Ralph’s case was tried in Maryland before a Bench of three judges without a jury and the death penalty was chosen from the statutory alternatives as the appropriate punishment, justifiable under the circumstances. In its opinion the panel here admonishes that the constitutionality of Ralph’s punishment cannot rest on the subjective opinions of the judges who imposed the sentence or of the judges who must review the case; that, on the contrary, his punishment must be tested objectively. If the objective test to be applied in the instant case is to turn upon whether the victim’s life was “endangered,” the death penalty for rape may never be objectively imposed absent further explication and elucidation as to what constitutes danger to life. It is my impression that the judges of the panel in the instant case have imposed their own subjective opinion upon the facts of the instant case and have decided to weigh the trauma, harm and danger to the victim upon the cold record. The panel concludes that
“The prosecuting witness was neither of tender years nor aged, but she was frail and unquestionably her fear was genuine. The physician who thoroughly examined her shortly after the crime testified that he found ‘no outward evidence of injury or violence’ nor any signs of unusual psychological trauma.”

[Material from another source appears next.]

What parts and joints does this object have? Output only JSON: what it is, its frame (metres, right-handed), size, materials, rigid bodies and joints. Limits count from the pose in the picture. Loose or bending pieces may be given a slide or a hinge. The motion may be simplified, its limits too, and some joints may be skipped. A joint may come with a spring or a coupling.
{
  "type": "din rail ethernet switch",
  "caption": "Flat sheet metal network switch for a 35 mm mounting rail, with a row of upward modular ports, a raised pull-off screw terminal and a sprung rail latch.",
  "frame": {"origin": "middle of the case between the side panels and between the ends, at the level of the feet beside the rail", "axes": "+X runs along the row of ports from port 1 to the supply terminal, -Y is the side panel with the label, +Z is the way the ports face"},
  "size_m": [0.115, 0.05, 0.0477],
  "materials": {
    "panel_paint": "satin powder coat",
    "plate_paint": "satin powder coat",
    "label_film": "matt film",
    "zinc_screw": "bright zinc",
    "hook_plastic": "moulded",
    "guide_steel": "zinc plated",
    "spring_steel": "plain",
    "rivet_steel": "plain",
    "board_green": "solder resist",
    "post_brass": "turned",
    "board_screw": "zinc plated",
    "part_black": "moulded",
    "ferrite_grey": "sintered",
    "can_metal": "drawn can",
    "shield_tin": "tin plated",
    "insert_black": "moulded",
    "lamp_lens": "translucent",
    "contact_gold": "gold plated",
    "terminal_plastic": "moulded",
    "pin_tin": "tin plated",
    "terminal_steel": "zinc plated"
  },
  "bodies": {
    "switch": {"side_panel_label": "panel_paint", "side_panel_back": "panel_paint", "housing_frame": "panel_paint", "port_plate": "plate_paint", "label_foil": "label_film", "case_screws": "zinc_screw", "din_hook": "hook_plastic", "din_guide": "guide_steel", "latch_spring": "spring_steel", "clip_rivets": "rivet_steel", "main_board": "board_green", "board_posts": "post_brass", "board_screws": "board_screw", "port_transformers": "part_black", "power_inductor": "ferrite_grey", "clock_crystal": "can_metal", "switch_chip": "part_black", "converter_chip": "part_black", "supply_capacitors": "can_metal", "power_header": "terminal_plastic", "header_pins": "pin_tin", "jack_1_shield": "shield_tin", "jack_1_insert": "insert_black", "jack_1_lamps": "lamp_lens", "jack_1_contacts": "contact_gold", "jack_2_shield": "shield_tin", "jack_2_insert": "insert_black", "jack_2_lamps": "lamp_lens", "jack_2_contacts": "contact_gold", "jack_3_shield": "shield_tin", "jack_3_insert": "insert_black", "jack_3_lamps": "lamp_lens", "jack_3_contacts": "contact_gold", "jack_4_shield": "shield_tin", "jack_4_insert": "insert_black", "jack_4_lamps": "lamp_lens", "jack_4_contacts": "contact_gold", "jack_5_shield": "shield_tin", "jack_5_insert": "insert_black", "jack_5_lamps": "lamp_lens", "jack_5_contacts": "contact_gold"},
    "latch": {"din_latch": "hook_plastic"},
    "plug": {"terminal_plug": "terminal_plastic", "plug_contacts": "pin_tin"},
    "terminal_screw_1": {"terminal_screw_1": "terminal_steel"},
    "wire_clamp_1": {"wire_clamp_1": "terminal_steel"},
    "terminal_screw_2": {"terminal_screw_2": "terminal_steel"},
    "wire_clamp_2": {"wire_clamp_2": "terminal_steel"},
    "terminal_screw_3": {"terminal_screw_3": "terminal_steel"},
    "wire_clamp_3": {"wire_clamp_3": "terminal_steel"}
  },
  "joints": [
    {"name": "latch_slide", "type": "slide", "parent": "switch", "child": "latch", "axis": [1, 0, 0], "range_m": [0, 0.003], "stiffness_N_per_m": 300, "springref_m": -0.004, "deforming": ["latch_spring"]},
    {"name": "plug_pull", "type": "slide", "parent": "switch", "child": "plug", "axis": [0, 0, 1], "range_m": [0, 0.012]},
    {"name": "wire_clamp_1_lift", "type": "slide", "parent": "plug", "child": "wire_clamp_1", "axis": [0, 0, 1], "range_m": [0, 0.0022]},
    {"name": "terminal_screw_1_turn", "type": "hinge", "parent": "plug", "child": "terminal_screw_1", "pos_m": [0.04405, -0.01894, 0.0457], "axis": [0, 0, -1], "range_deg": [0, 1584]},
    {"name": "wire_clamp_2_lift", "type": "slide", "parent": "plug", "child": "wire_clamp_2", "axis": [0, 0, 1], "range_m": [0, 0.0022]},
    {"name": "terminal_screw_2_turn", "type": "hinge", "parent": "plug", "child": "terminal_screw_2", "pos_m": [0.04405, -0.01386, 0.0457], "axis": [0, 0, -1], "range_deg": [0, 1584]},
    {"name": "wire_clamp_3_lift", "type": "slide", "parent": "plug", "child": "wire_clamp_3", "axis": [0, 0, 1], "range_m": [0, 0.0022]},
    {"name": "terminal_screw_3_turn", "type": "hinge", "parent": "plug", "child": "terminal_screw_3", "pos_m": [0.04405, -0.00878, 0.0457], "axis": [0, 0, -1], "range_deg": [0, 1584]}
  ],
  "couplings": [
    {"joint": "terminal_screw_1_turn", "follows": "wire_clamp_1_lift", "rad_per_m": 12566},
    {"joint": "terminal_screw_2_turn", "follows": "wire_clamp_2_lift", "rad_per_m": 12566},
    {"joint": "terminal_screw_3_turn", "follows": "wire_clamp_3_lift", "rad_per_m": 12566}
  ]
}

From this, the panel apparently concludes that the victim’s life was not endangered. There may have been no visible evidence of physical injury since the victim admittedly offered no resistance because of the intimidation and the threat of death. Does the fact that the victim was not brutally beaten and there was no evidence of physical violence on the part of the attacker save Ralph from the death penalty? If so, then the permissible punishment in a rape case may depend entirely upon whether the victim submitted or resisted. In my opinion it was for the trial judges who were there to observe and view the witnesses at the trial to make this necessary subjective finding. It was appropriate for them to conclude that the victim’s life was endangered and that she, having been forcibly raped without consent, was, indeed, seriously harmed.
The question of the appropriateness of a particular penalty for a particular crime may be entirely proper, that is, is *798the penalty disproportionate to the actual circumstances of the crime involved ? If the decision here is to be limited to the case of William Ralph, in that his sentence was disproportionate to the crime he committed, then it appears that the question is one as to the subjective judgment of the appellate court versus the subjective judgment of the trial court. I can find no justification here for this court’s substitution of its judgment for that of the trial judges.

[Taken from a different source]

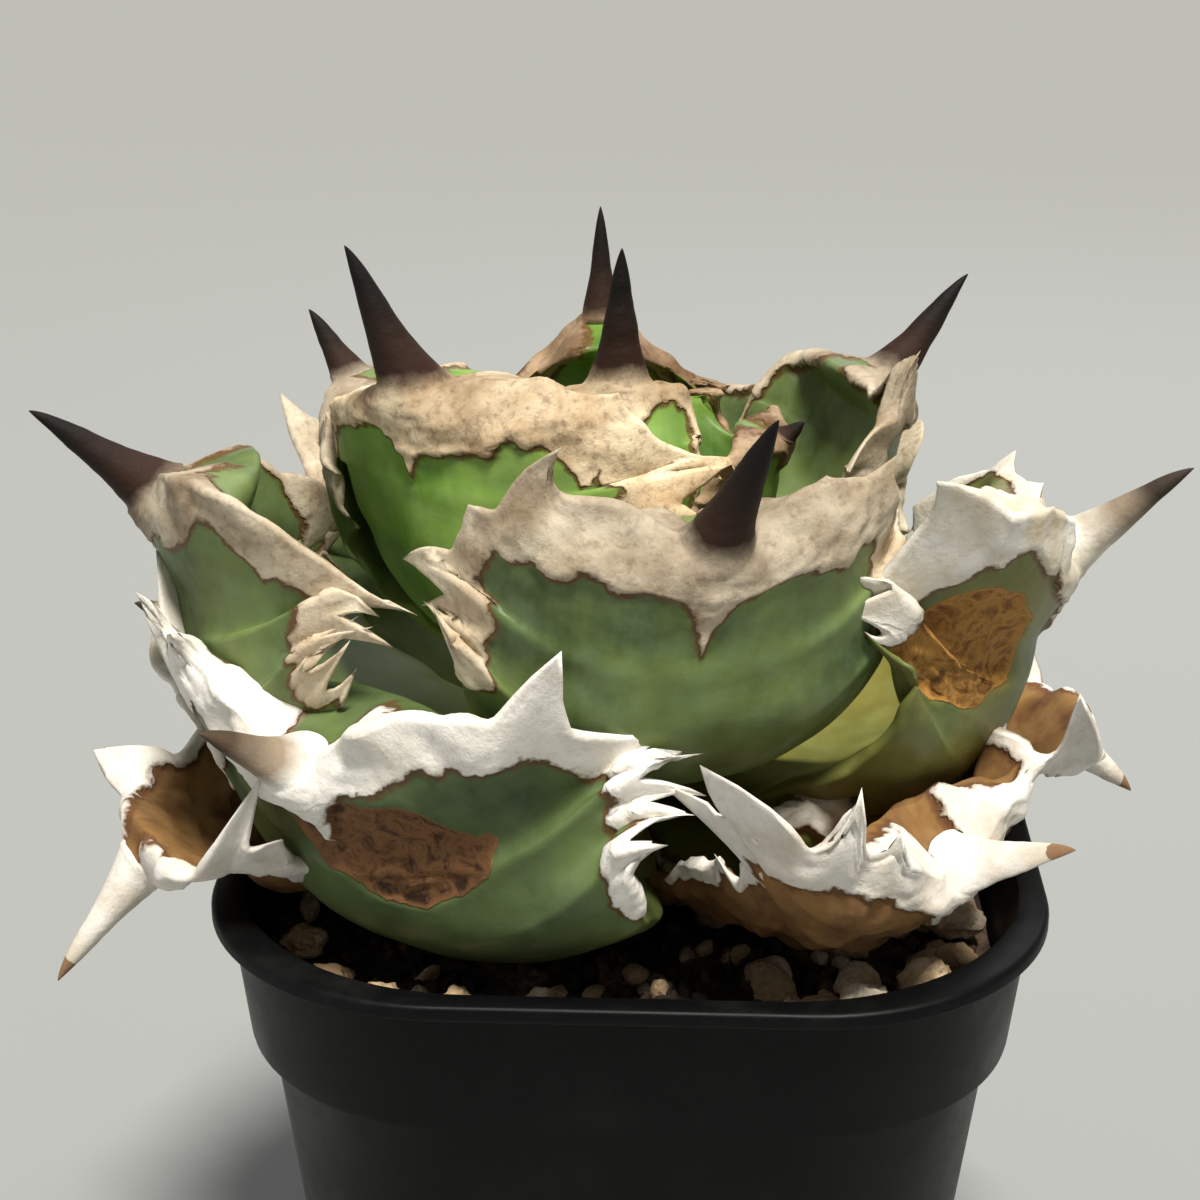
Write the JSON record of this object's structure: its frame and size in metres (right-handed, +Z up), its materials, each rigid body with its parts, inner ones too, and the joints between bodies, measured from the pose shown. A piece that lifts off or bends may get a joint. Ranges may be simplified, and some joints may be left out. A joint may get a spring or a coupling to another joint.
{
  "type": "potted agave",
  "caption": "Compact rosette succulent with broad incurved leaves, horny toothed margins and long terminal spines, growing in gritty substrate in a tapered square plastic nursery pot.",
  "frame": {"origin": "centre of the pot's flat underside", "axes": "+Z up along the pot; +X to the right and -Y to the front, square with the pot's sides"},
  "size_m": [0.122, 0.108, 0.1495],
  "materials": {
    "black_plastic": "satin moulded",
    "substrate": "damp fine grit",
    "stem": "fibrous",
    "leaf_green": "waxy leaf with a matt horny margin",
    "leaf_dry": "papery dried leaf with a chalky margin",
    "pumice": "porous"
  },
  "bodies": {
    "root": {"pot": "black_plastic", "substrate": "substrate", "stem": "stem", "leaf_bud": "leaf_green", "leaf_back_inner": "leaf_green", "leaf_right_inner": "leaf_green", "leaf_left_inner": "leaf_green", "leaf_right_upper": "leaf_green", "leaf_left_upper": "leaf_green", "leaf_front_upper": "leaf_green", "leaf_back_upper": "leaf_green", "leaf_left": "leaf_green", "leaf_right": "leaf_green", "leaf_back_left": "leaf_green", "leaf_front_lower": "leaf_green", "leaf_back_lower": "leaf_green", "leaf_front_right": "leaf_green", "leaf_back_right": "leaf_green", "leaf_left_lower": "leaf_green", "leaf_dry_front": "leaf_dry", "leaf_dry_left": "leaf_dry", "leaf_dry_right": "leaf_dry", "leaf_dry_back": "leaf_dry", "stone_01": "pumice", "stone_02": "pumice", "stone_03": "pumice", "stone_04": "pumice", "stone_05": "pumice", "stone_06": "pumice", "stone_07": "pumice", "stone_08": "pumice", "stone_09": "pumice", "stone_10": "pumice", "stone_11": "pumice", "stone_12": "pumice", "stone_13": "pumice", "stone_14": "pumice", "stone_15": "pumice", "stone_16": "pumice", "stone_17": "pumice", "stone_18": "pumice", "stone_19": "pumice", "stone_20": "pumice", "stone_21": "pumice", "stone_22": "pumice", "stone_23": "pumice", "stone_24": "pumice", "stone_25": "pumice", "stone_26": "pumice", "stone_27": "pumice", "stone_28": "pumice", "stone_29": "pumice", "stone_30": "pumice"}
  },
  "joints": []
}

The panel’s decision is silent on the meaning of the term “endangered” and I am disappointed that the invitation to render a more definitive decision as to when and under what circumstances a life is endangered has been declined by a majority of the members of this court.

. Ralph v. Pepersack, 335 F.2d 128, at 141.

. Weems v. United States, 217 U.S. 349, 30 S.Ct. 544, 54 L.Ed. 793 (1910) ; 21 Am.Jur.2d Criminal Law §§ 614, 564.

. It seems rather senseless to include a situation where the victim’s life was taken, for by that very act the crime of murder evolves and thus another question is presented as to whether the death penalty is appropriate.